Please copy the lines below exactly, from the first one through the line showing "SLIT_DEG = 142.5".

▶ _Collected data_:
"""
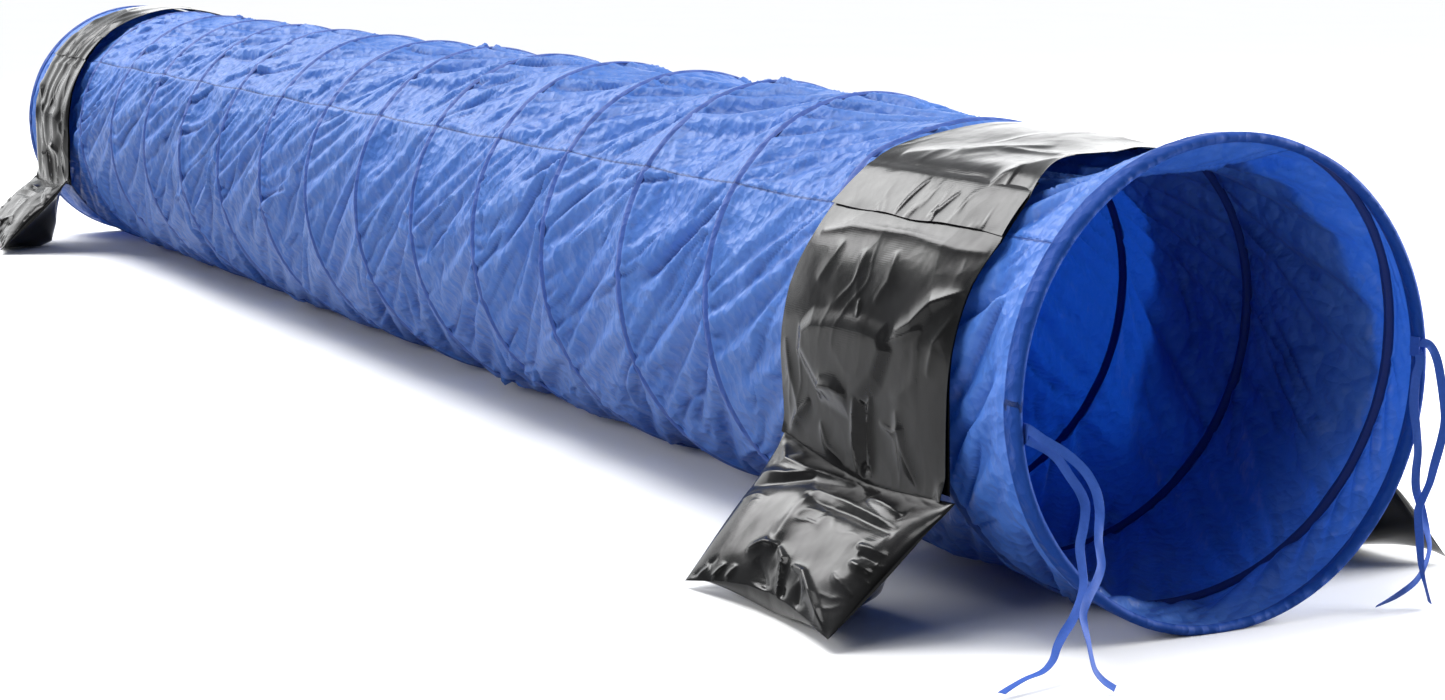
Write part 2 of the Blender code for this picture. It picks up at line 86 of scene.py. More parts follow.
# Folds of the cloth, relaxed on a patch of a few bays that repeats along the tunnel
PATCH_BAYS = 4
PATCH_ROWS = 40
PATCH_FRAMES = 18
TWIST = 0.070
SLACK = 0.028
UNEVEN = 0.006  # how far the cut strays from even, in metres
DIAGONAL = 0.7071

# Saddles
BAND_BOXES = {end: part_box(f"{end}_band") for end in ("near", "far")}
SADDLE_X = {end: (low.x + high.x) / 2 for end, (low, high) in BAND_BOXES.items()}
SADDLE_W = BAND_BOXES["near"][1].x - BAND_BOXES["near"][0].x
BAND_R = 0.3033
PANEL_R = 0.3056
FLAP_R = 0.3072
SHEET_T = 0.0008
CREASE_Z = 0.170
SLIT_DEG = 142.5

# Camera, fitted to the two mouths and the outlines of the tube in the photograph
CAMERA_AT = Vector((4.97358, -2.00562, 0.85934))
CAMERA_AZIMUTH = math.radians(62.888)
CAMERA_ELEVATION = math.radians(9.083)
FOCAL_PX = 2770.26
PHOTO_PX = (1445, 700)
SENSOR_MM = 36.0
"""
▶ _Result below_:
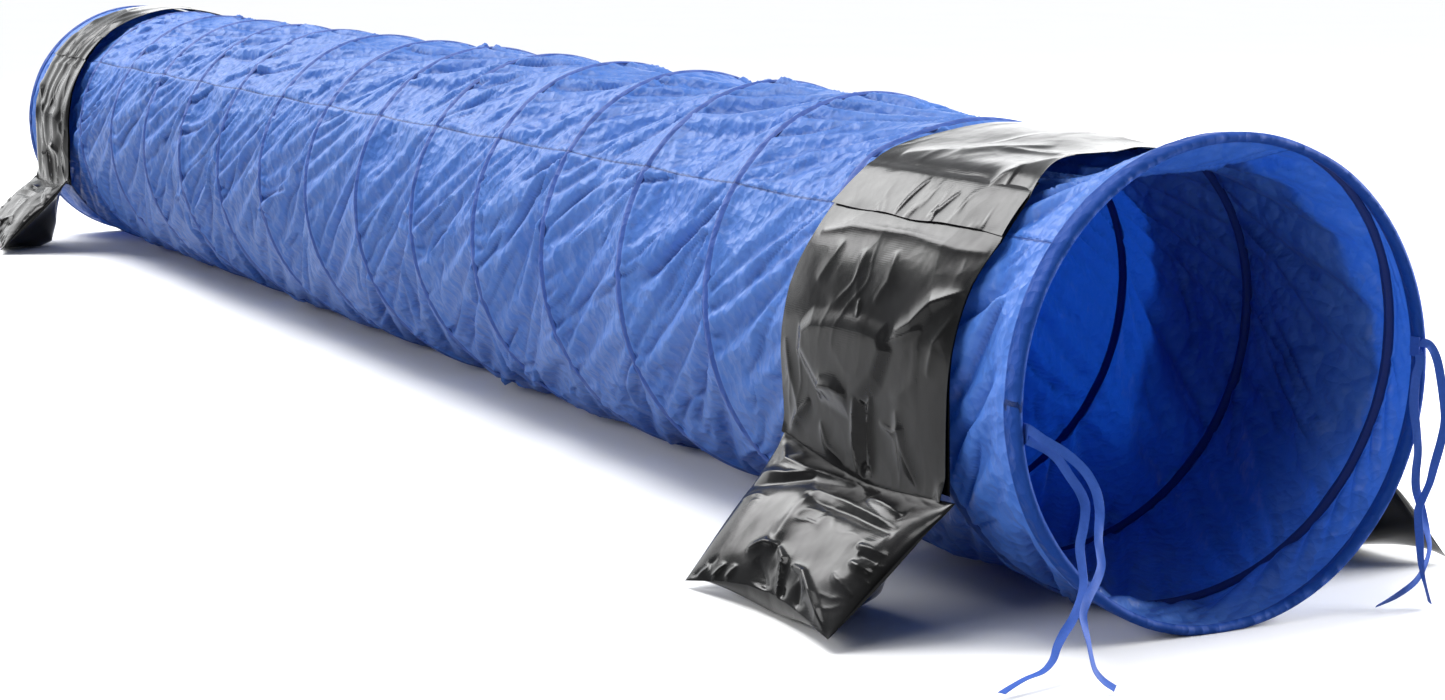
Write part 2 of the Blender code for this picture. It picks up at line 86 of scene.py. More parts follow.
# Folds of the cloth, relaxed on a patch of a few bays that repeats along the tunnel
PATCH_BAYS = 4
PATCH_ROWS = 40
PATCH_FRAMES = 18
TWIST = 0.070
SLACK = 0.028
UNEVEN = 0.006  # how far the cut strays from even, in metres
DIAGONAL = 0.7071

# Saddles
BAND_BOXES = {end: part_box(f"{end}_band") for end in ("near", "far")}
SADDLE_X = {end: (low.x + high.x) / 2 for end, (low, high) in BAND_BOXES.items()}
SADDLE_W = BAND_BOXES["near"][1].x - BAND_BOXES["near"][0].x
BAND_R = 0.3033
PANEL_R = 0.3056
FLAP_R = 0.3072
SHEET_T = 0.0008
CREASE_Z = 0.170
SLIT_DEG = 142.5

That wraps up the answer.